_What is needed_: Restrict the output to the lines below starting at the one that contains "hide_parts(*FLESH)" and ending at the one that contains "plane_co=normal * (k", and restate them word for word, both ends included.

── Data shown

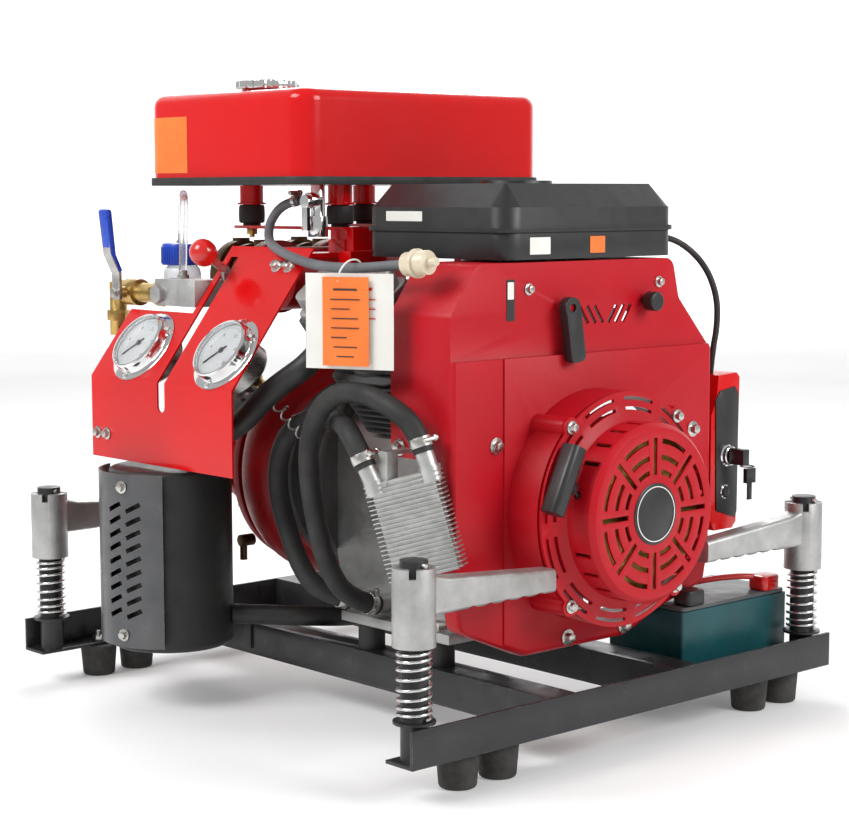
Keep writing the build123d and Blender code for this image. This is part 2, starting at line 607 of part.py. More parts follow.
with BuildPart() as fuel_tank:
    block(TANK_LOW, TANK_HIGH)
    fillet(fuel_tank.edges().filter_by(Axis.Z), 30)
    fillet(fuel_tank.edges().group_by(Axis.Z)[-1], 16)
    with BuildSketch(Plane.XY.offset(TANK_LOW[2])) as lip:
        with Locations(((TANK_LOW[0] + TANK_HIGH[0]) / 2, (TANK_LOW[1] + TANK_HIGH[1]) / 2)):
            RectangleRounded(TANK_HIGH[0] - TANK_LOW[0] + 8, TANK_HIGH[1] - TANK_LOW[1] + 8, 34)
    extrude(lip.sketch, amount=-9)
    rod((*FILLER, 785), (0, 0, 1), 34, 9)
    block((-320, -184, 684), (-8, 208, 776), Mode.SUBTRACT)
    rod((*FILLER, 765), (0, 0, 1), 30, 40, Mode.SUBTRACT)
save(fuel_tank, "fuel_tank")

with BuildPart() as tank_bracket:
    for side in (-1, 1):
        block((-246, 100 * side - 17, 612), (6, 100 * side + 17, 616))
        block((-40, 100 * side - 17, 586), (6, 100 * side + 17, 612))
        block((-8, 100 * side - 30, 540), (16, 100 * side + 30, 586))
    block((-30, -83, 606), (-24, 83, 616))
    block((-60, -178, 578), (-8, -117, 584))
    block((-40, -120, 584), (-8, -114, 600))
save(tank_bracket, "tank_bracket")

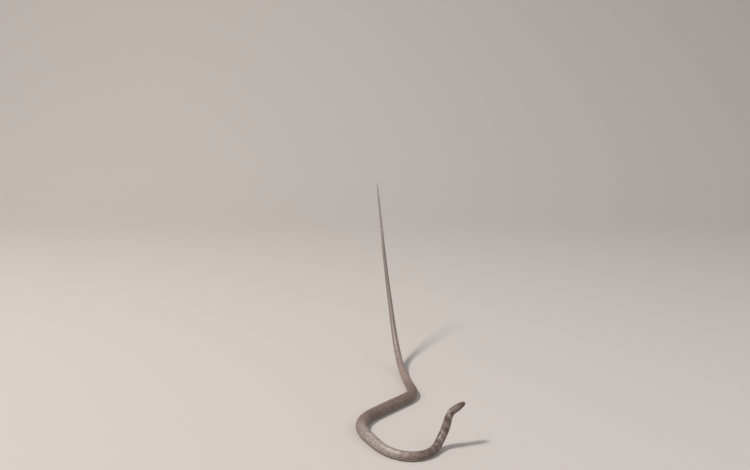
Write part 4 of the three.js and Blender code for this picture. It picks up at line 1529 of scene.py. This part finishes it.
def make_eye(name, middle, axis, turn, spoke):
    """A lens of rings, with its gaze and the spots of its fibres"""
    front = np.linspace(FIRST_RING, 1, EYE_RINGS)
    radii = np.append(EYE_RADIUS * front, EYE_RADIUS * EYE_NECK)
    heights = np.append(EYE_BULGE * (1 - front**2) - EYE_SEAT, -EYE_ROOT)
    eye_points = [middle + spoke * radius + axis * height for radius, height in zip(radii, heights)]
    poles = [middle + axis * (EYE_BULGE - EYE_SEAT), middle - axis * EYE_ROOT]
    faces = ring_faces(len(radii), EYE_SPOKES, False)
    pole = len(radii) * EYE_SPOKES
    for i in range(EYE_SPOKES):
        after = (i + 1) % EYE_SPOKES
        faces += [(pole, i, after), (pole + 1, pole - EYE_SPOKES + after, pole - EYE_SPOKES + i)]
    eye = mesh_object(name, place(*np.vstack(eye_points + poles).T), faces, eye_wet)
    gazes = np.append(np.repeat(np.append(front, 1), EYE_SPOKES), [0, 1])
    angles = np.append(np.tile(turn, len(radii)), [0, 0])
    round_eye = [SPOT_RADIUS * np.cos(angles), SPOT_RADIUS * np.sin(angles), gazes * SPOT_DEPTH]
    store(eye, GAZE, "FLOAT", gazes)
    store(eye, SPOT, "FLOAT_VECTOR", np.stack(round_eye, -1))
    return eye


def make_rim(name, middle, axis, spoke):
    """A roll of soft skin round an eye"""
    swell = np.linspace(2 * math.pi, 0, LID_RINGS, endpoint=False)
    seated = drop_on_head(middle + spoke * LID_RADIUS, axis)
    lid = []
    for rise, out in zip(np.sin(swell) * LID_THICKNESS * LID_FLATNESS, np.cos(swell) * LID_THICKNESS):
        lid.append(seated + spoke * out + axis * (rise + LID_RISE))
    faces = ring_faces(LID_RINGS, EYE_SPOKES, True)
    rim = mesh_object(name, place(*np.vstack(lid).T), faces, skin_between)
    store(rim, MARKING, "FLOAT_COLOR", np.tile(linear(LID_TONE), (LID_RINGS * EYE_SPOKES, 1)))
    return rim


eyes, rims = [], []
for side, name in ((1, "left"), (-1, "right")):
    middle, axis, turn, spoke = eye_axes(side)
    eyes.append(make_eye("eyeball_" + name, middle, axis, turn, spoke))
    rims.append(make_rim("eye_rim_" + name, middle, axis, spoke))
print("eyes:", [eye.name for eye in eyes], "rims:", [rim.name for rim in rims])

# %% [markdown]
# Every piece rides on the model's one body. The skin, with its coat of scales, takes the place of the solid
# flesh, which is hidden, and each eyeball takes that of its solid eye. The sizes of the solids and of the
# dressed model are put side by side. The model has to stay inside the solids' box.

# %% Frame calls
FLESH = ["head", "lower_jaw", "neck", "tail_1", "tail_2"] + [f"body_{i}" for i in range(1, 8)]
coat = back_scales + [belly_plates, left_tail_plates, right_tail_plates, chin_scales, head_shields]
for piece in [skin, *coat, *rims]:
    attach(piece, "root")
for eye, node in zip(eyes, ("eye_left", "eye_right")):
    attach(eye, "root")
    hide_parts(node)
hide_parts(*FLESH)
size = {"cad_box": cad_box, "visual_box": [list(corner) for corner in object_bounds()]}
print("dressed model:", size["visual_box"])
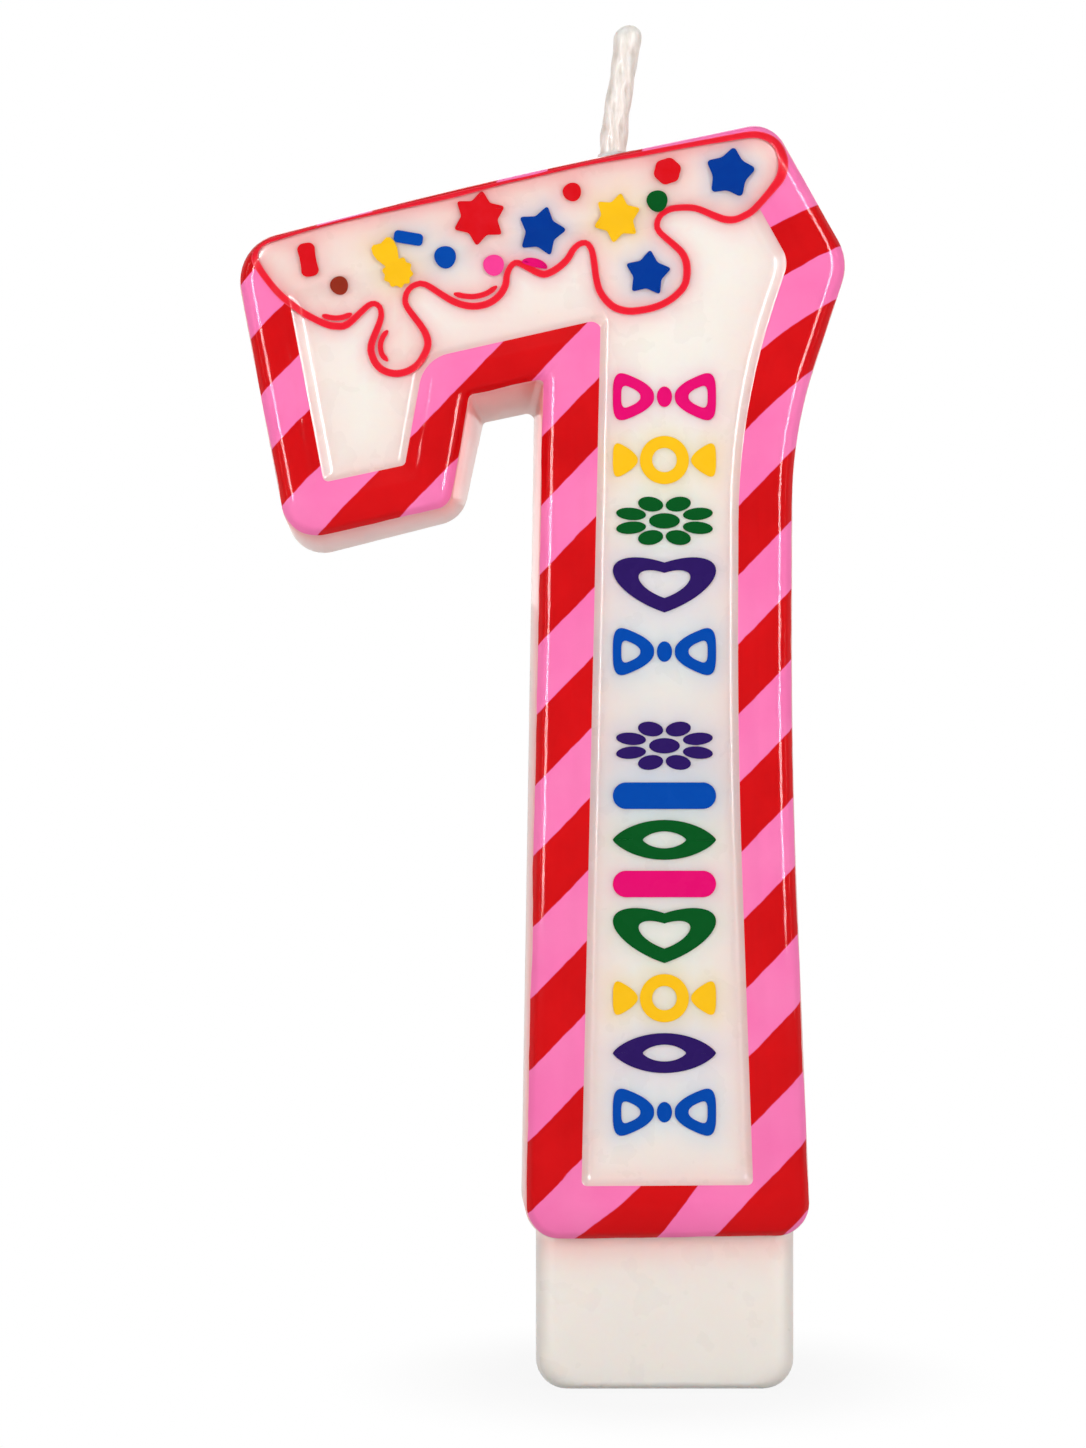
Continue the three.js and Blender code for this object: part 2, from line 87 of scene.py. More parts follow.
def addObject(name, data):
    made = bpy.data.objects.new(name, data)
    bpy.context.scene.collection.objects.link(made)
    return made


def asObject(name, bm, sharpAngle=50):
    mesh = bpy.data.meshes.new(name)
    bm.to_mesh(mesh)
    bm.free()
    mesh.polygons.foreach_set("use_smooth", [True] * len(mesh.polygons))
    mesh.set_sharp_from_angle(angle=radians(sharpAngle))
    return addObject(name, mesh)


def placePiece(piece, material, slotName, *nodes):
    piece.data.materials.clear()
    piece.data.materials.append(material)
    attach(piece, "root")
    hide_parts(*nodes)
    return piece


def cutGrid(bm, step):
    # Straight cuts a step apart, so that the mesh can follow a surface and hold an attribute.
    for axis in (0, 2):
        low = min(v.co[axis] for v in bm.verts)
        high = max(v.co[axis] for v in bm.verts)
        normal = Vector([float(i == axis) for i in range(3)])
        for k in range(ceil(low / (step * mm)), floor(high / (step * mm)) + 1):
            bmesh.ops.bisect_plane(
                bm, geom=bm.verts[:] + bm.edges[:] + bm.faces[:], dist=1e-7,
                plane_co=normal * (k * step * mm), plane_no=normal)


def boolean(piece, other, operation):
    modifier = piece.modifiers.new("cut", "BOOLEAN")
    modifier.operation, modifier.object, modifier.solver = operation, other, "EXACT"
    graph = bpy.context.evaluated_depsgraph_get()
    made = bpy.data.meshes.new_from_object(piece.evaluated_get(graph))
    piece.modifiers.clear()
    piece.data = made
    bpy.data.objects.remove(other)


def merged(piece, step):
    # The piece's mesh with its doubled points joined and the grid cut in. Its object goes.
    bm = bmesh.new()
    bm.from_mesh(piece.data)
    bpy.data.objects.remove(piece)
    bmesh.ops.remove_doubles(bm, verts=bm.verts[:], dist=1e-6)
    cutGrid(bm, step)
    return bm


def treeOf(pieces):
    verts, faces = [], []
    for piece in pieces:
        start = len(verts)
        verts += [v.co for v in piece.data.vertices]
        faces += [[start + i for i in p.vertices] for p in piece.data.polygons]
    return BVHTree.FromPolygons(verts, faces)


def facesOut(bm):
    bmesh.ops.recalc_face_normals(bm, faces=bm.faces[:])


# Rings: the outline moved inwards, with the same number of points at each corner

def cornerRing(corners, insetOf, roundOf, steps):
    ring = []
    for i, here in enumerate(corners):
        before, after = corners[i - 1], corners[(i + 1) % len(corners)]
        d0 = (Vector(here["at"]) - Vector(before["at"])).normalized()
        d1 = (Vector(after["at"]) - Vector(here["at"])).normalized()
        n0, n1 = leftOf(d0), leftOf(d1)
        turn = n0.x * n1.y - n0.y * n1.x
        a, b = insetOf(before), insetOf(here)
        point = Vector(here["at"]) + (b * leftOf(n0) - a * leftOf(n1)) / turn
        radius = roundOf(here, turn)
        angle = asin(turn)
        start = point - d0 * radius * tan(abs(angle) / 2)
        centre = start + n0 * radius * copysign(1, turn)
        for k in range(steps + 1):
            ring.append(centre + Matrix.Rotation(angle * k / steps, 2) @ (start - centre))
    return ring


def setRing(verts, ring, y):
    for v, p in zip(verts, ring):
        v.co = at(p.x, y, p.y)


def circle(bm, segments, capped=False):
    return bmesh.ops.create_circle(bm, cap_ends=capped, segments=segments, radius=mm)["verts"]


def turns(count):
    return [2 * pi * k / count for k in range(count)]


def firstRing(bm, ring, y):
    verts = circle(bm, len(ring))
    setRing(verts, ring, y)
    return verts


def edgesOf(verts, closed=True):
    pairs = zip(verts, verts[1:] + verts[:1]) if closed else zip(verts, verts[1:])
    return [next(e for e in a.link_edges if b in e.verts) for a, b in pairs]


def nextRing(bm, verts, closed=True):
    made = bmesh.ops.extrude_edge_only(bm, edges=edgesOf(verts, closed))["geom"]
    fresh = {g for g in made if isinstance(g, bmesh.types.BMVert)}
    return [next(e.other_vert(v) for e in v.link_edges if e.other_vert(v) in fresh) for v in verts]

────

_Output_:
hide_parts(*FLESH)
size = {"cad_box": cad_box, "visual_box": [list(corner) for corner in object_bounds()]}
print("dressed model:", size["visual_box"])
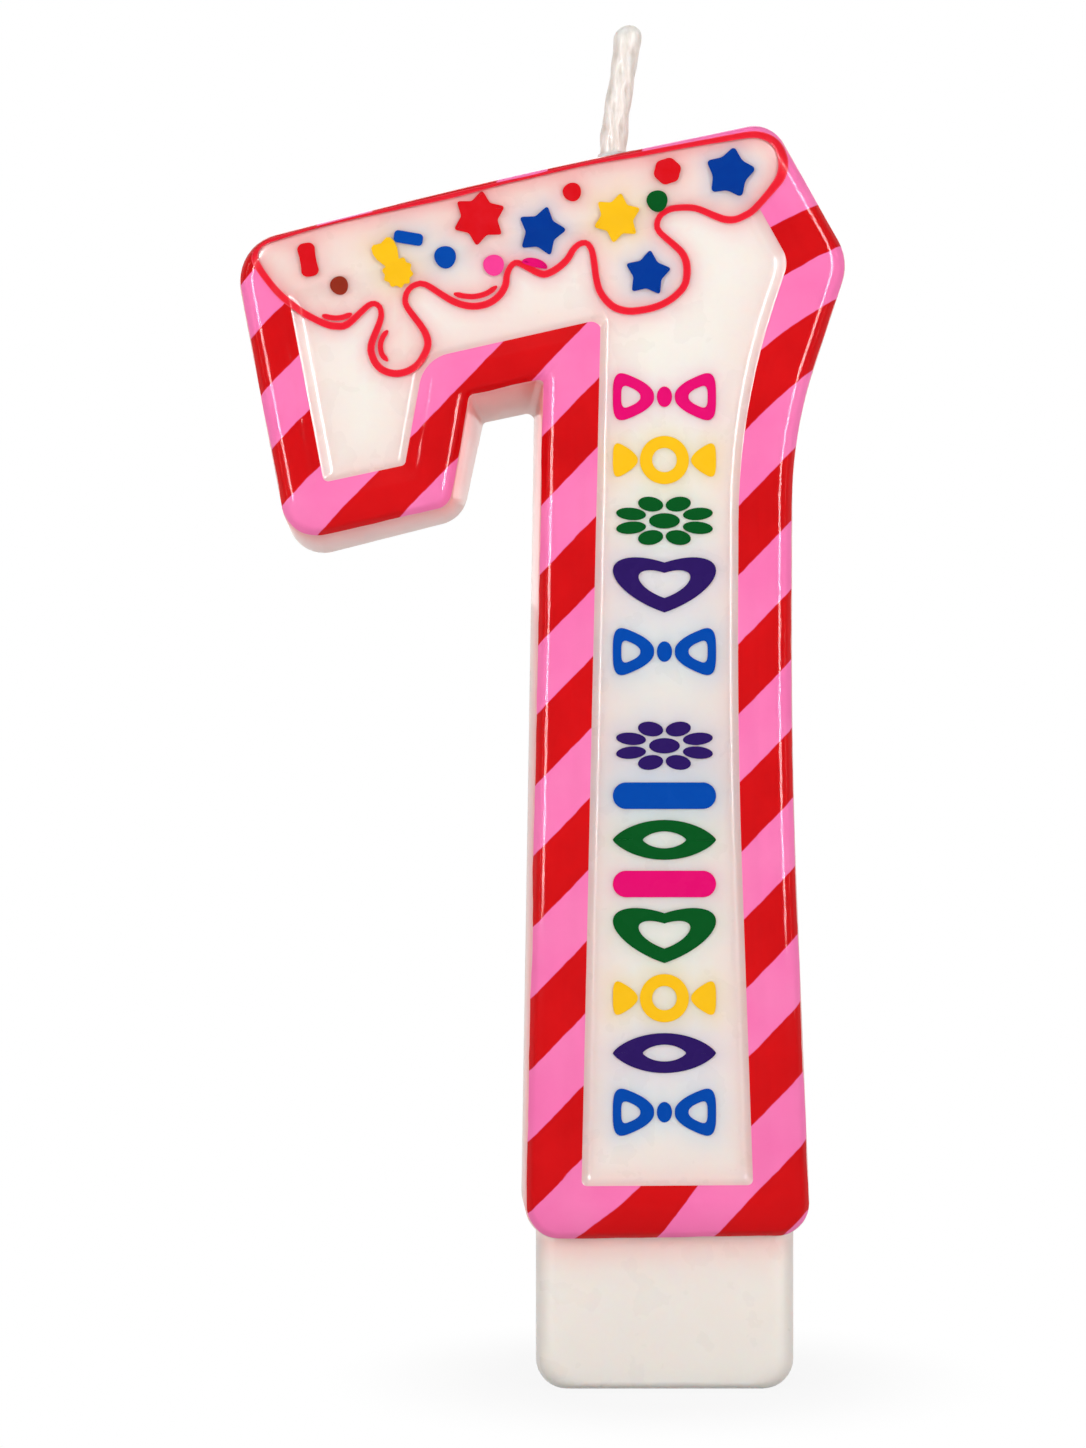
Continue the three.js and Blender code for this object: part 2, from line 87 of scene.py. More parts follow.
def addObject(name, data):
    made = bpy.data.objects.new(name, data)
    bpy.context.scene.collection.objects.link(made)
    return made


def asObject(name, bm, sharpAngle=50):
    mesh = bpy.data.meshes.new(name)
    bm.to_mesh(mesh)
    bm.free()
    mesh.polygons.foreach_set("use_smooth", [True] * len(mesh.polygons))
    mesh.set_sharp_from_angle(angle=radians(sharpAngle))
    return addObject(name, mesh)


def placePiece(piece, material, slotName, *nodes):
    piece.data.materials.clear()
    piece.data.materials.append(material)
    attach(piece, "root")
    hide_parts(*nodes)
    return piece


def cutGrid(bm, step):
    # Straight cuts a step apart, so that the mesh can follow a surface and hold an attribute.
    for axis in (0, 2):
        low = min(v.co[axis] for v in bm.verts)
        high = max(v.co[axis] for v in bm.verts)
        normal = Vector([float(i == axis) for i in range(3)])
        for k in range(ceil(low / (step * mm)), floor(high / (step * mm)) + 1):
            bmesh.ops.bisect_plane(
                bm, geom=bm.verts[:] + bm.edges[:] + bm.faces[:], dist=1e-7,
                plane_co=normal * (k * step * mm), plane_no=normal)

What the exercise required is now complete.